When it was announced that Jewish-American poet Louise Gluck had been awarded the 2020 Nobel Prize for Literature, Gluck became the first woman poet from the United States to win the prestigious honor. Using this “unprecedented” announcement as a launch point, this webinar features three women poets whose work, like Gluck’s own, has alternately been described as “confessional” and “personal.” The “confessional” school of poetry originated in the United States in the mid-twentieth-century, and important poets such as Sylvia Plath, Adrienne Rich, and Anne Sexton have been associated with that school. Yet Gluck and her readers have argued that her lyrics are more than merely “confessional” in mode, though they are undeniably personal and autobiographical.
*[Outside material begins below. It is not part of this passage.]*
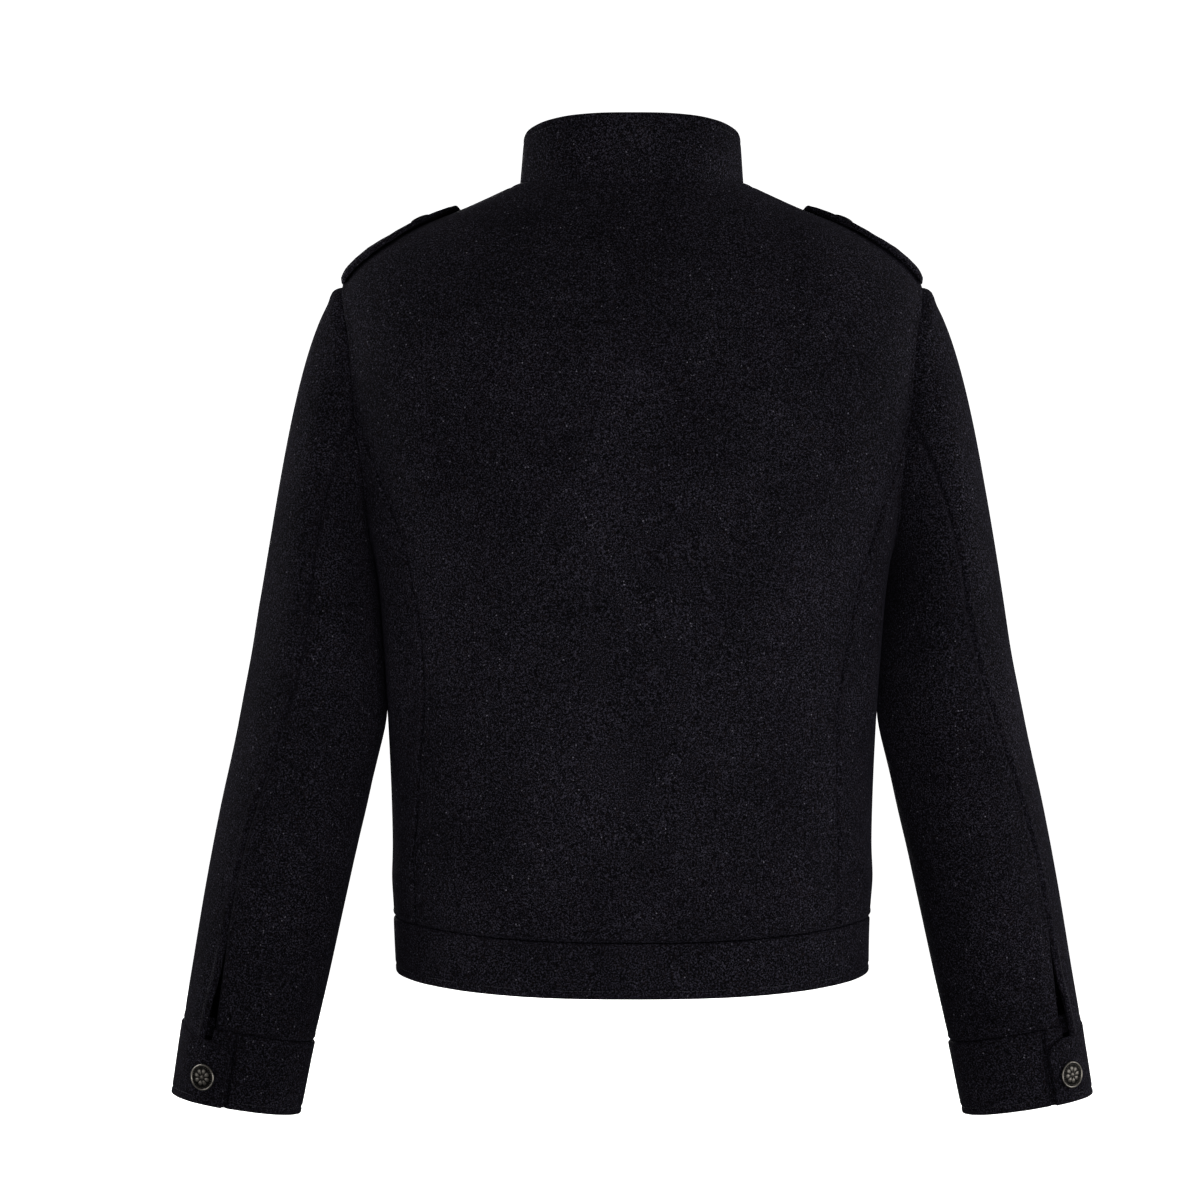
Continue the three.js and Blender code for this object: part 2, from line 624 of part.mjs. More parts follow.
function cuffs() {
  for (const hand of ['left', 'right']) {
    const seam = elbowAngle(cuff.top, hand);
    const from = seam + 2;
    const to = 360 + seam + cuff.overlap;
    const profiles = [];
    for (let i = 0; i <= cuff.steps; i += 1) {
      const angle = mix(from, to, i / cuff.steps);
      const nearEnd = max(0, 1 - (to - angle) / cuff.cornerSpan);
      const share = (angle - frontSeam) / (360 + seam - frontSeam);
      const top = cuff.top + seamGap + ventDrop(share) + cuff.corner * (1 - (1 - nearEnd ** 2) ** 0.5);
      const lift = cuff.proud + cuffLift(angle, hand);
      const place = (across, out) => armPoint(angle, mix(top, cuff.bottom, across), lift + out);
      const profile = bandProfile(place, cuff.bottom - top);
      profiles.push(hand === 'left' ? profile : profile.map(mirrored));
    }
    add(`cuff_${hand}`, bandSolid(profiles));
  }
}

// A point of a band's edge. The edge falls or rises from its side by slope and then by what is left to its
// back and front heights.
function edgePoint(ring, squareness, turn, out) {
  const atBack = cos(turn) >= 0;
  const power = 2 / squareness;
  const rest = atBack ? ring.back - ring.side - ring.slope : ring.front - ring.side + ring.slope;
  const depth = (atBack ? ring.behind : ring.ahead) + out;
  return new THREE.Vector3(
    (ring.half + out) * signedPower(sin(turn), power),
    depth * signedPower(cos(turn), power),
    ring.side + ring.slope * cos(turn) + rest * cos(turn) ** 2,
  );
}

// Waistband: one long band whose left end lies over its right end at the front
function waistbandTurn(reach) {
  return asin((reach / waistbandSections[0].half) ** (waistSquareness / 2));
}

function waistbandPiece() {
  const [top, hem] = waistbandSections;
  const from = PI - waistbandTurn(waistband.overlapHalf);
  const to = 3 * PI + waistbandTurn(waistband.overlapHalf);
  const profiles = [];
  for (let i = 0; i <= waistband.steps; i += 1) {
    const turn = mix(from, to, i / waistband.steps);
    const tucked = (doubledWall + lapGap) * (1 - ease((turn - from - waistband.rise) / waistband.riseSpan));
    const place = (across, out) => {
      const upper = edgePoint(top, waistSquareness, turn, out - tucked);
      const lower = edgePoint(hem, waistSquareness, turn, out - tucked);
      upper.z -= seamGap;
      return upper.lerp(lower, across);
    };
    profiles.push(bandProfile(place, top.side - hem.side));
  }
  add('waistband', bandSolid(profiles));
}

// Stand collar, from the neck seam up, its ends meeting at the front centre
function collar() {
  const base = bodySections[bodySections.length - 1];
  const opening = asin((collarOpening / 2 / base.half) ** (base.square / 2));
  const profiles = [];
  for (let i = 0; i <= collarSteps; i += 1) {
    const turn = mix(-PI + opening, PI - opening, i / collarSteps);
    const normal = bodyNormal(turn, neck);
    const level = new THREE.Vector3(normal.x, normal.y, 0).normalize();
    const sewn = mitre(normal, level).multiplyScalar(doubledWall / clothWall);
    const foot = ringPoint(turn, neck);
    foot.z += seamGap;
    const place = (across, out) => {
      const upper = edgePoint(collarTop, collarTop.square, turn, out);
      const lower = foot.clone().addScaledVector(sewn, -out / doubledWall);
      return upper.lerp(lower, across);
    };
    profiles.push(bandProfile(place, collarTop.side));
  }
  add('collar', bandSolid(profiles));
}

// The turn at which the shoulder's ring reaches a distance behind (or, below 0, in front of) the side
function turnAtDepth(side, y) {
  const read = (column) => along(bodySections, 'side', side, column);
  const depth = y >= 0 ? read('behind') : read('ahead');
  return acos(signedPower(y / depth, read('square') / 2));
}

// A place on a strap: t runs from the armhole to its point, across from its front edge (-1) to its back (1)
function strapPoint(t, across, out) {
  const side = mix(strap.outerEnd, strap.innerEnd, t);
  const intoPoint = max(0, t - strap.point) / (1 - strap.point);
  const pointed = 1 - strap.pointNarrowing * intoPoint ** 2;
  const half = mix(strap.outerHalfWidth, strap.innerHalfWidth, t) * pointed;
  const middle = mix(strap.outerMiddle, strap.innerMiddle, t) + strap.bow * 4 * t * (1 - t);
  const turn = turnAtDepth(side, middle + across * half);
  const lift = strap.lift + strap.edgeLift * across ** 2 + strap.endLift * t ** 4;
  return bodyPoint(turn, side, lift + out);
}

function straps() {
  const profiles = [];
  for (let i = 0; i <= strap.steps; i += 1) {
    const t = i / strap.steps;
    const upper = [];
    const lower = [];
    for (let k = 0; k <= strap.across; k += 1) {
      const across = (2 * k) / strap.across - 1;
      upper.push(strapPoint(t, across, doubledWall));
      lower.unshift(strapPoint(t, across, 0));
    }
    profiles.push([...upper, ...lower]);
  }
  add('shoulder_strap_left', bandSolid(profiles));
  add('shoulder_strap_right', bandSolid(profiles.map((profile) => profile.map(mirrored))));
}

// A shank button, standing on the cloth at a point and facing along its normal
function button(name, radius, point, normal) {
  const face = buttonBack + plateShare * radius;
  const profile = [
    [0, buttonFoot], [shankShare, buttonFoot], [shankShare, buttonBack], [0.94, buttonBack],
    [1, (buttonBack + face) / 2], [0.97, face], [rimShare, face + rimHeight], [troughShare, face - 0.1],
    [crownShare, face + domeHeight * 0.75], [0, face + domeHeight],
  ];
  const outline = profile.map(([share, y]) => new THREE.Vector2(share * radius, y));
  const geometry = new THREE.LatheGeometry(outline, buttonSides);
  const turned = new THREE.Quaternion().setFromUnitVectors(new THREE.Vector3(0, 1, 0), normal);
  const mesh = new THREE.Mesh(geometry, pewter);
  mesh.name = name;
  mesh.quaternion.copy(turned);
  mesh.position.copy(point);
  jacket.add(mesh);
}

function buttons() {
  frontButtonHeights.forEach((z, i) => {
    const normal = bodyNormal(PI, z);
    button(`front_button_${i + 1}`, buttonRadius, bodyPoint(PI, z), normal);
  });
  const [top, hem] = waistbandSections;
  const upper = edgePoint(top, waistSquareness, PI, 0);
  const lower = edgePoint(hem, waistSquareness, PI, 0);
  button('waistband_button', buttonRadius, upper.lerp(lower, 0.5), new THREE.Vector3(0, -1, 0));
  for (const hand of ['left', 'right']) {
    const place = (vector) => (hand === 'left' ? vector : mirrored(vector));
    const angle = elbowAngle(cuff.bottom, hand) + cuff.buttonPast;
    const height = mix(cuff.top, cuff.bottom, cuff.buttonAt);
    const lift = cuff.proud + cuffLift(angle + 360, hand);
    const onCuff = armPoint(angle, height, lift);
    const around = armPoint(angle + 1, height, lift).sub(armPoint(angle - 1, height, lift));
    const lengthwise = armPoint(angle, height + 1, lift).sub(armPoint(angle, height - 1, lift));
    button(`cuff_button_${hand}`, buttonRadius, place(onCuff), place(lengthwise.cross(around).normalize()));
    const onStrap = strapPoint(strap.buttonAt, 0, doubledWall);
    const over = strapPoint(strap.buttonAt, 0.1, doubledWall).sub(onStrap);
    const inwards = strapPoint(strap.buttonAt + 0.02, 0, doubledWall).sub(onStrap);
    button(`strap_button_${hand}`, smallButtonRadius, place(onStrap), place(over.cross(inwards).normalize()));
  }
}

back();
sidePanels();
fronts();
collar();
waistbandPiece();
sleeves();
cuffs();
straps();
buttons();

export default jacket;
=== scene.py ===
# A short military jacket in black wool melton, filled out as if worn, built piece by piece as it is sewn.
# Sizes are in millimetres until a mesh is made. +Z is up, the back faces +Y, the wearer's left is +X.
import math

import bmesh
import bpy
import numpy as np
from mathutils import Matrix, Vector


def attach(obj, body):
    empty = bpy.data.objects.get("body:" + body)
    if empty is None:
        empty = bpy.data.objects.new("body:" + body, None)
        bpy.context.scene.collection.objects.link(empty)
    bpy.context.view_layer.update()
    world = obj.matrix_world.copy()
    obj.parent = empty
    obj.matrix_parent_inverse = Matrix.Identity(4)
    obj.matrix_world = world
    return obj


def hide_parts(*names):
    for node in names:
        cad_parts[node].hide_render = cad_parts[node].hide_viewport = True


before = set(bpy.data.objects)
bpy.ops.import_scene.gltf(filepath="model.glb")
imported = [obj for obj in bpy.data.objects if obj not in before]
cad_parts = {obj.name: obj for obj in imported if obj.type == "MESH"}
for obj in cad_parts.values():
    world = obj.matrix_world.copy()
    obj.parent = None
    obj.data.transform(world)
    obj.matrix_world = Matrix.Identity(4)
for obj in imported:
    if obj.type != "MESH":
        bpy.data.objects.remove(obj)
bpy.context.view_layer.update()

# Wool melton
# Fulled and cropped woollen cloth, dyed black. The eye sees a matt, nearly black ground with a violet cast,
# a fine felted grain, paler fibre ends here and there, and a soft lighter bloom where it turns away.

FIBRE_GRAIN = 1.15  # mm, the felted lumps, drawn about three times as coarse as real ones so that they show
FIBRE_FLECK = 2.4  # mm, between stray pale fibres
CLOUD = 70.0  # mm, brushed and rubbed patches
WOOL_PIT = "#020203"
WOOL_GROUND = "#0e0d12"
WOOL_TIP = "#35333d"
WOOL_WARM = "#1a1415"
WOOL_FLECK = "#77747f"
WOOL_BLOOM = "#8a86a0"


def linear(hex_colour):
    """An sRGB hex colour as linear RGBA."""
    parts = [int(hex_colour[i : i + 2], 16) / 255 for i in (1, 3, 5)]
    return [p / 12.92 if p <= 0.04045 else ((p + 0.055) / 1.055) ** 2.4 for p in parts] + [1.0]


# A colour mix node's settings, and its sockets by number, as their names repeat: share, two colours, result
MIX, MULTIPLY = {"data_type": "RGBA"}, {"data_type": "RGBA", "blend_type": "MULTIPLY"}
SHARE, FIRST, SECOND, MIXED = 0, 6, 7, 2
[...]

Likewise, the three women poets serving on this webinar panel are renowned for their personal lyrics that are more than merely confessional. Each panelist will address the significance of Gluck’s being named the winner of the Nobel Prize for Literature and share their approaches to the “confessional,” “personal,” and/or autobiographical school of poetry.

Panelists include:

  • Natalie Diaz is Mojave and an enrolled member of the Gila River Indian Tribe. Her first poetry collection, When My Brother Was an Aztec, was published by Copper Canyon Press, and her second book, Postcolonial Love Poem, was published by Graywolf Press in March 2020 and was named a finalist for the National Book Award. She is a MacArthur Fellow, a Lannan Literary Fellow, a United States Artists Ford Fellow, and a Native Arts Council Foundation Artist Fellow. Diaz is Director of the Center for Imagination in the Borderlands and is the Maxine and Jonathan Marshall Chair in Modern and Contemporary Poetry at Arizona State University.
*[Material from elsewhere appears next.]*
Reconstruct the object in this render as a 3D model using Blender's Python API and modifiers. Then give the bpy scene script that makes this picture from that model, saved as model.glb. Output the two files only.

  • Diana Khoi Nguyen, a poet and multimedia artist, is the author of Ghost Of (Omnidawn 2018), and recipient of a 2021 fellowship from the National Endowment for the Arts. In addition to winning the 92Y "Discovery" / Boston Review Poetry Contest, 2019 Kate Tufts Discovery Award, and Colorado Book Award, she was also a finalist for the National Book Award and L.A. Times Book Prize. A Kundiman fellow, she is core faculty in the Randolph College Low-Residency MFA and an Assistant Professor at the University of Pittsburgh.
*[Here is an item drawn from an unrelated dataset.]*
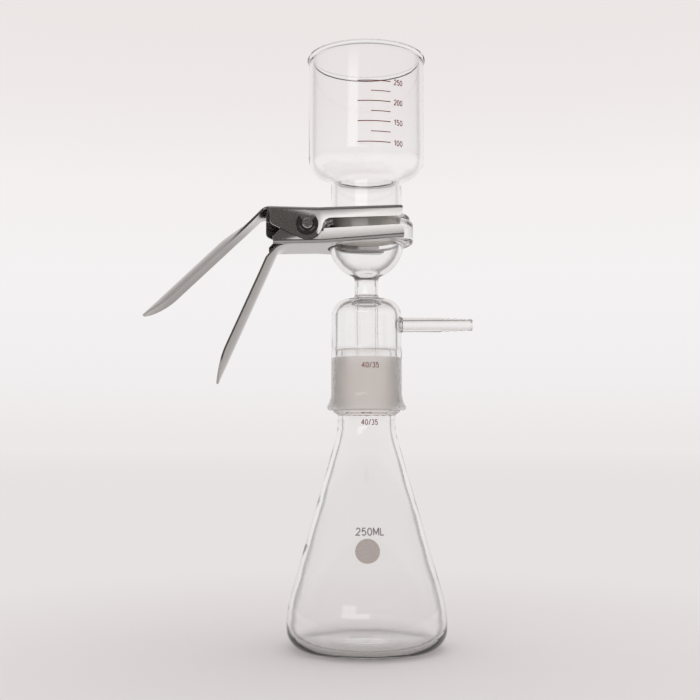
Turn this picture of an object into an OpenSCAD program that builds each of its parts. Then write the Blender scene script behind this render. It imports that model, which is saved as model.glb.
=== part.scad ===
// Vacuum filtration unit. A graduated glass funnel is clamped on a support base with a
// fritted disc. The base stands by a ground joint in the neck of a conical flask, and its
// side arm takes the vacuum hose.
// Origin: centre of the flask's underside. +Z is up, the side arm points along +X, and the
// clamp's handles point towards -X.

/* [Flask] */
// Largest radius of the flask's body
flask_r = 47.3; // [46:0.1:49]
// Radius of the rounded heel
flask_heel = 11.5; // [9:0.1:12]
// Radius of the swelling between heel and cone
flask_swell = 72; // [65:1:80]
// Angle of the cone's wall from the vertical
flask_cone = 16.17; // [15.8:0.01:16.6]
// Glass thickness of the flask
flask_wall = 2.6; // [2:0.1:3]
// Thickness of the flask's floor at its middle
flask_floor = 5.2; // [3:0.1:7]
// Outer radius of the neck
flask_neck_r = 17.25; // [16.8:0.05:17.6]
// Radius of the curve between cone and neck
flask_neck_curve = 40; // [30:1:50]

/* [Ground joint] */
// Large radius of the tapered joint
joint_r = 20; // [19.8:0.05:20.2]
// Ground length of the joint
joint_len = 35; // [33:0.5:36]
// Height of the joint's mouth
joint_z = 139.1; // [138.5:0.1:140]
// Radial film of grease between the ground faces
joint_film = 0.05; // [0.02:0.01:0.1]
// Outer radius of the socket
socket_r = 21.25; // [21:0.05:22]
// Outer radius of the bead round the socket's mouth
socket_bead_r = 23.7; // [23.2:0.1:24.2]

/* [Support base] */
// Height of the contact plane between base and funnel
seat_z = 252.4; // [251:0.1:254]
// Radius of the base's flange
flange_r = 28.2; // [27.5:0.1:28.3]
// Thickness of the base's flange
flange_h = 13.2; // [12.5:0.1:13.2]
// Outer radius of the bowl under the flange
bowl_r = 22.7; // [22:0.1:23]
// Glass thickness of the bowl
bowl_wall = 2.8; // [2.4:0.1:3]
// Outer radius of the stem and drip tube
stem_r = 7.0; // [6.8:0.1:7.4]
// Bore radius of the stem and drip tube
stem_bore = 5.8; // [5.4:0.1:5.9]
// Height of the drip tube's tip
drip_z = 151; // [145:1:160]
// Outer radius of the dome over the joint
dome_r = 20.9; // [20.4:0.1:21.2]
// Glass thickness of the dome
dome_wall = 2.35; // [2:0.05:2.5]
// Radius of the dome's shoulder
dome_shoulder = 10; // [8:0.5:10]

/* [Side arm] */
// Height of the arm's axis
arm_z = 190.5; // [188:0.5:193]
// Outer radius of the plain shank
arm_r = 4.3; // [4:0.1:4.6]
// Radius of the arm's bore
arm_bore = 2.6; // [2:0.1:2.8]
// Distance of the tip from the axis
arm_tip = 63.8; // [60:0.1:70]
// Number of hose barbs
barbs = 4; // [3:1:5]
// Length of one barb
barb_pitch = 4.6; // [4:0.1:5]

/* [Fritted disc] */
// Radius of the disc
frit_r = 20.35; // [20:0.05:20.4]
// Thickness of the disc
frit_h = 10.7; // [10:0.1:10.8]

/* [Funnel] */
// Outer radius of the cup
cup_r = 35; // [34:0.1:36]
// Height of the rim
cup_top = 354.5; // [340:0.5:370]
// Outer radius of the rolled rim
rim_r = 35.95; // [35.8:0.05:36.2]
// Glass thickness of the funnel
cup_wall = 2.4; // [2.2:0.1:2.6]
// Height where the shoulder meets the straight wall
shoulder_z = 291.5; // [288:0.5:300]
// Radius of the shoulder
shoulder_curve = 12; // [10:0.5:13]
// Outer radius of the funnel's neck
cup_neck_r = 21.3; // [21:0.1:21.6]
// Radius of the funnel's flange
cup_flange_r = 26.2; // [25.8:0.1:27]
// Thickness of the funnel's flange
cup_flange_h = 3.5; // [3.3:0.1:3.5]

/* [Clamp] */
// Turn of the clamp about the axis
clamp_turn = 7.5; // [0:0.5:15]
// Thickness of the clamp's sheet
sheet = 1.3; // [1.2:0.05:1.3]
// Outer radius of the bends between web and walls
fold = 2.2; // [2:0.1:2.4]
// Half width of the upper lever at the pivot
upper_w = 22.2; // [22.1:0.1:22.8]
// Gap between the levers' walls
wall_gap = 0.2; // [0.15:0.05:0.3]
// Distance from the axis to the bend where the jaws spread
flare_x = -31.5; // [-32:0.1:-31]
// Spread of the upper jaw's walls
upper_flare = 16; // [16:0.1:17]
// Distance from the axis to the bend in the lower lever's walls, clear of the upper's ears
lower_flare_x = -28.7; // [-28.7:0.1:-28.4]
// Spread of the lower jaw's walls
lower_flare = 21.8; // [21.7:0.1:22.4]
// End of the jaws past the axis
jaw_x = 16; // [14:0.5:16.5]
// Rear end of the upper lever's walls
upper_rear = -59.6; // [-61:0.1:-59]
// Lower edge of the upper jaw's walls
upper_edge_z = 250.5; // [250:0.1:251]
// Slope of the lower lever, jaw upwards
lower_tilt = 2; // [1.8:0.1:2.1]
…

  • Shara McCallum is the author of six books of poetry, published in the US and UK, including No Ruined Stone (forthcoming in 2021) and Madwoman (winner of the 2018 OCM Bocas Prize for Caribbean Poetry). McCallum’s work has appeared widely in the US, the Caribbean, Latin America, and Europe, and has been translated into Spanish, French, Italian, Romanian, Dutch, and Turkish. McCallum is the recipient of a Witter Bynner Fellowship from the US Library of Congress and a Poetry Fellowship from the National Endowment for the Arts, among other awards. From Jamaica, McCallum is Liberal Arts Professor of English at Penn State.

Moderator:

  • Tyler Mills, a poet and essayist, is the author of The City Scattered (winner of the Snowbound Chapbook Award, Tupelo Press 2022), Hawk Parable (winner of the Akron Poetry Prize, University of Akron Press 2019) and Tongue Lyre (winner of the Crab Orchard Series in Poetry First Book Award, Southern Illinois University Press 2013). With Kendra DeColo, Mills is co-author of Low Budget Movie (winner of the Diode Editions Chapbook Prize and forthcoming in 2021) and she is finishing a nonfiction memoir-in-essays manuscript titled The Bomb Cloud.